Touch

Touch is one of the five major sensory channels by which humans sample and experience their environment. The word “touch” describes the sensory experience resulting from gentle contact of the skin with the environment, including air moving over the skin and hairs. The sense of touch is so ex­quisitely sensitive that the brain can consciously experience the activity of a single neuron supplying the skin. Touch sensation not only informs one about the near environment but plays an essential role in guiding fine move­ments basic to such skills as playing musical instruments, reading Braille, typing on a computer keyboard, or performing surgery.

The fingertips are richly endowed with nerve endings and are very sensitive.

Touch (mechanoreception) is distinguished from pain (nociception) and temperature perception (thermoreception). Pain is sensed by free nerve end­ings, mostly located in the skin, bones, and joint capsules, and around blood vessels. Two broad categories of painful sensations, fast pricking pain ver­sus slow aching or burning pain, are carried to the spine by two different types of sensory neurons. Thermoreceptors are located immediately below the skin, with warmth receptors more numerous than cool receptors. They are most sensitive not to absolute level of temperature, but to rapid change in temperature, and quickly become quieter once the temperature has sta­bilized at a new level.

Detection of touch stimuli begins with mechanical deformation of sev­eral types of specialized touch receptors, distributed unevenly over the body surface. Nerve fiber endings in the skin may be free, “naked” endings (for light touch) or more commonly are associated with other, cooperating cells. Thus nerve endings that wrap around hair follicles are activated by hair move­ment; other nerve endings adhere closely to specialized accessory cells or have tiny cellular capsules. The latter include pacinian corpuscles for vibration, and Meissner corpuscles (abundant in sensitive, hairless skin of the fingertips) for light touch. Ruffini corpuscles and Merkel disks respond to pressure or to stretch of the skin with signals that continue as long as a stimulus is applied.

When any of these touch-sensitive nerve endings are mechanically de­formed, electrical signals (action potentials) are transmitted along the ax­ons of sensory nerve cells. These signals pass rapidly to the spinal cord and brainstem to activate a second set of neurons. As these secondary touch cells relay information up the brainstem, their axons cross the body’s midline, so that the touch information they carry activates neurons in the thalamus on the side opposite the stimulation. Thalamic neurons transmit the signal to the primary sensory cortex in the brain’s postcentral gyrus, where touch is actually experienced.

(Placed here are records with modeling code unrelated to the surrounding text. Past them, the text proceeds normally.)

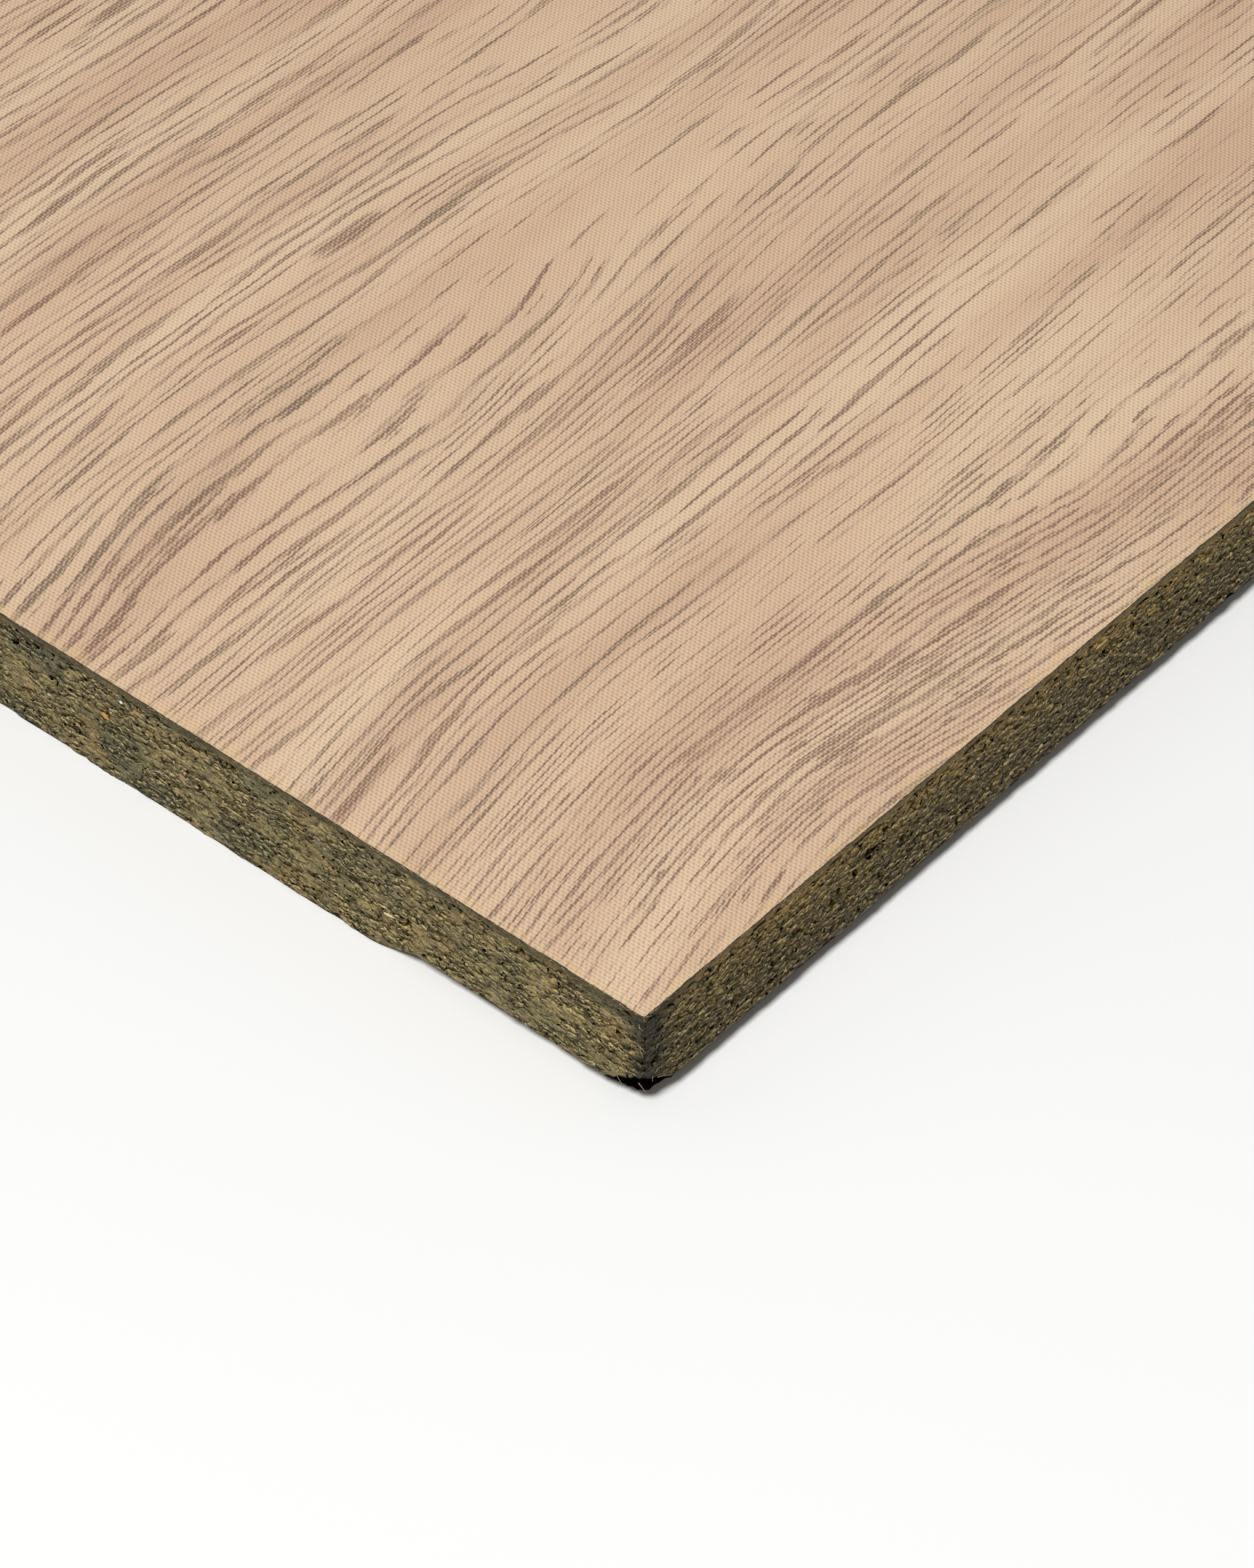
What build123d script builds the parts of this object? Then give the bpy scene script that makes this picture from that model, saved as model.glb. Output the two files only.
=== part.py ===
# A square wood-look floor tile: a printed woven facing on a thin dark backing, bonded to a
# pressed fibre core. Millimetres, Z up. The origin is the centre of the underside, at floor
# level. The corner at (-X, -Y) is the damaged one: a flake has come off its underside, and
# the tip of its lower edge has crumbled away.

from build123d import *
import os

os.makedirs("parts", exist_ok=True)

# Plan size of the tile
tile_length = 600.0          # along X
tile_width = 600.0           # along Y

# The three layers, from the floor up
core_thickness = 16.6
backing_thickness = 1.1
facing_thickness = 0.3

# The core's four upright corners are rubbed round by handling
corner_wear = 0.8

# The flake: how deep it broke, and where its break line leaves the tile's two edges. The
# break slopes, so its line on the underside stands further out than at the flake's depth.
flake_depth = 2.5
flake_left_reach = 45.5      # from the corner, along the edge that runs in Y
flake_right_reach = 190.0    # from the corner, along the edge that runs in X
flake_slope_run = 7.5        # plan width of the sloping break
flake_bulge = 12.0           # how far the break line bows out from its chord

# The crumbled tip: where its oblique break meets the upright corner and the two edges
tip_height = 7.6             # on the upright corner, above the underside
tip_left_reach = 7.0         # along the edge that runs in Y, at the flake's depth
tip_right_reach = 5.7        # along the edge that runs in X, at the flake's depth

# How far the flake's cutting outline runs past the tile's edges
overrun = 20.0

corner_x = -tile_length / 2
corner_y = -tile_width / 2
backing_base = core_thickness
facing_base = backing_base + backing_thickness


def flake_outline(height, setback):
    """The flake's outline at a height, with its ends drawn towards the corner by setback."""
    left_end = Vector(corner_x, corner_y + flake_left_reach - setback)
    right_end = Vector(corner_x + flake_right_reach - setback, corner_y)
    chord = right_end - left_end
    away = Vector(-chord.Y, chord.X).normalized()
    middle = (left_end + right_end) / 2 + away * flake_bulge
    with BuildSketch(Plane.XY.offset(height)) as outline:
        with BuildLine():
            ThreePointArc(left_end, middle, right_end)
            Polyline(
                right_end,
                (right_end.X, corner_y - overrun),
                (corner_x - overrun, corner_y - overrun),
                (corner_x - overrun, left_end.Y),
                left_end,
            )
        make_face()
    return outline.sketch


with BuildPart() as core:
    with BuildSketch(Plane.XY):
        Rectangle(tile_length, tile_width)
    extrude(amount=core_thickness)
    fillet(core.edges().filter_by(Axis.Z), radius=corner_wear)

    # The flake comes off the underside, with a sloping break around it
    loft(
        sections=[flake_outline(0, 0), flake_outline(flake_depth, flake_slope_run)],
        ruled=True,
        mode=Mode.SUBTRACT,
    )

    # The crumbled tip is cut off by the plane through its three reaches
    tip_top = Vector(corner_x, corner_y, tip_height)
    tip_left = Vector(corner_x, corner_y + tip_left_reach, flake_depth)
    tip_right = Vector(corner_x + tip_right_reach, corner_y, flake_depth)
    inward = (tip_right - tip_top).cross(tip_left - tip_top)
    tip_break = Plane(origin=tip_top, x_dir=tip_right - tip_top, z_dir=inward)
    split(bisect_by=tip_break, keep=Keep.TOP)
core.part.label = "core"
export_step(core.part, "parts/core.step")


with BuildPart() as face_backing:
    with BuildSketch(Plane.XY.offset(backing_base)):
        Rectangle(tile_length, tile_width)
    extrude(amount=backing_thickness)
face_backing.part.label = "face_backing"
export_step(face_backing.part, "parts/face_backing.step")


with BuildPart() as printed_facing:
    with BuildSketch(Plane.XY.offset(facing_base)):
        Rectangle(tile_length, tile_width)
    extrude(amount=facing_thickness)
printed_facing.part.label = "printed_facing"
export_step(printed_facing.part, "parts/printed_facing.step")
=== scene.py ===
import itertools
import math
from functools import partial

import bpy
import numpy as np
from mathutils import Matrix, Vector


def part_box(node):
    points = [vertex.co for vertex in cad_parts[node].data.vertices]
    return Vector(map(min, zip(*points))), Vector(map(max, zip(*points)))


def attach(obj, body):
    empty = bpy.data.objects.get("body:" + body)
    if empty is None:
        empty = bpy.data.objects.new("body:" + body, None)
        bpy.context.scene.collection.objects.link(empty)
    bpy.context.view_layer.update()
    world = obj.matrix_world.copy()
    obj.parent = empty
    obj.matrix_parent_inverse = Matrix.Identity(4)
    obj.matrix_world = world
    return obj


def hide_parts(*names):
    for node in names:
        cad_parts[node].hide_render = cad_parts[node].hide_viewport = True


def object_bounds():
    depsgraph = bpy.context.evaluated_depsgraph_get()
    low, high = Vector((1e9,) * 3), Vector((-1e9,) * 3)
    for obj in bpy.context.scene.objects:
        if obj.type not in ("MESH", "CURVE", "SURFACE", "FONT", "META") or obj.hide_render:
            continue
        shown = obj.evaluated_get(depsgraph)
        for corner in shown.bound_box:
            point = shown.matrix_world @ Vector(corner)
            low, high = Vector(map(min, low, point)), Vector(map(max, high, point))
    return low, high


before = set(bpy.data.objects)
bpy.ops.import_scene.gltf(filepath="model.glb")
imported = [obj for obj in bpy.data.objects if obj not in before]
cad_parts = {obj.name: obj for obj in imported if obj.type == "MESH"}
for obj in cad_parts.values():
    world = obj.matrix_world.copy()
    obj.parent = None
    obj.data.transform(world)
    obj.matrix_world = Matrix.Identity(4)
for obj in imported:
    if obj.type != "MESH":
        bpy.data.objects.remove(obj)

cad_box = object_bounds()

# Places are worked out in millimetres from the chipped corner's foot: x along the front edge,
# y along the left edge, z up. They are turned to the frame's metres when a mesh is made.
MM = 0.001
tile_low, tile_high = (np.array(corner) / MM for corner in cad_box)
tile_length, tile_width, tile_height = (float(side) for side in tile_high - tile_low)
core_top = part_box("core")[1].z / MM
backing_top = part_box("face_backing")[1].z / MM

# The rim's mesh is finest near the chipped corner, as far as this along both of its edges
close_reach = 132.0
close_step = 0.3
far_step = 2.4


# Colours and nodes

# A MapRange node with these settings eases in and out
smooth = {"interpolation_type": "SMOOTHSTEP"}


def linear(colour):
    """An sRGB hex colour as linear RGBA."""
    parts = [int(colour[i:i + 2], 16) / 255 for i in (1, 3, 5)]
    return [c / 12.92 if c <= 0.04045 else ((c + 0.055) / 1.055) ** 2.4 for c in parts] + [1.0]


def node(tree, kind, *inputs, stops=(), **named):
    """Adds a node and gives back its first live output. Plain inputs fill its live sockets in
    order; a capitalised name is a socket and any other name is a setting. Colours are hex, and
    the stops of a colour ramp are its two ends and then the ones between."""
    made = tree.nodes.new("ShaderNode" + kind)
    for name, value in named.items():
        if name[0].islower():
            setattr(made, name, value)
    live = [socket for socket in made.inputs if socket.enabled]
    wanted = list(zip(live, inputs))
    for name, value in named.items():
        if name[0].isupper():
            wanted.append((made.inputs[name.replace("_", " ")], value))
    for socket, value in wanted:
        if isinstance(value, bpy.types.NodeSocket):
            tree.links.new(value, socket)
        else:
            socket.default_value = linear(value) if isinstance(value, str) else value
    if stops:
        ramp = made.color_ramp.elements
        for end, (place, colour) in zip(ramp, stops[:2]):
            end.position, end.color = place, linear(colour)
        for place, colour in stops[2:]:
            ramp.new(place).color = linear(colour)
    return next(socket for socket in made.outputs if socket.enabled)


def new_finish(name):
    """An empty material, its node adder, and places on the tile in millimetres."""
    material = bpy.data.materials.new(name)
    material.use_nodes = True
    tree = material.node_tree
    tree.nodes.remove(tree.nodes["Principled BSDF"])
    n = partial(node, tree)
    where = n("TexCoord").node.outputs["Object"]
    place = n("VectorMath", where, (1 / MM,) * 3, tuple(-tile_low), operation="MULTIPLY_ADD")
    return material, n, place


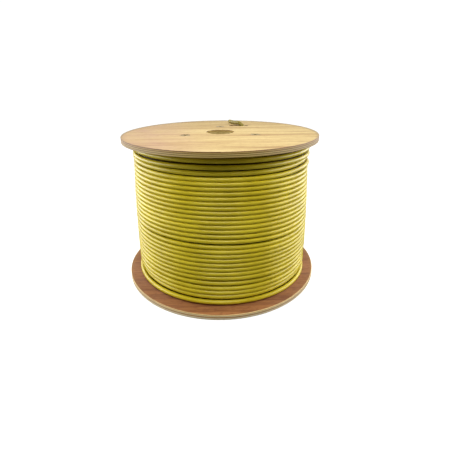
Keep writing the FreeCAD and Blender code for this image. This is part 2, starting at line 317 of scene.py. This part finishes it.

All of the touch information transmitted from the various receptor types in a given body area is combined in the cerebral cortex. It provides so­phisticated analysis of the total pattern of nerve signals so that one can in­stantly (and consciously) judge the texture, force, location, and movement of the skin stimulus with great precision.

Touch sensitivity varies in different body regions because of differential density of distribution of the specific nerve endings. Areas such as the fin­gertips and lips (glabrous skin) are richly endowed with nerve endings and are very sensitive. Hairy skin has fewer endings and different kinds, and so produces a different sensory experience; skin of the trunk and back, with a low density of touch receptors, is less sensitive to touch than skin elsewhere.

Touch receptors branch out at their ends, and a single neuron may re­ceive input from a region of the skin several centimeters in diameter, called its receptor field. Receptor fields in the lips may be as small as 2 to 3 mil­limeters (.78 to .118 inches), while in much of the rest of the body they are 4 to 7 centimeters (1.5 to 2.7 inches).

References

Delcomyn, Fred. Foundations of Neurobiology. New York: W. H. Freeman and Com­pany, 1998.

Kandel, Eric. R., James H. Schwartz, and Thomas M. Jessell, eds. Essentials of Neural Science and Behavior. Norwalk, CT: Appleton and Lange, 1995.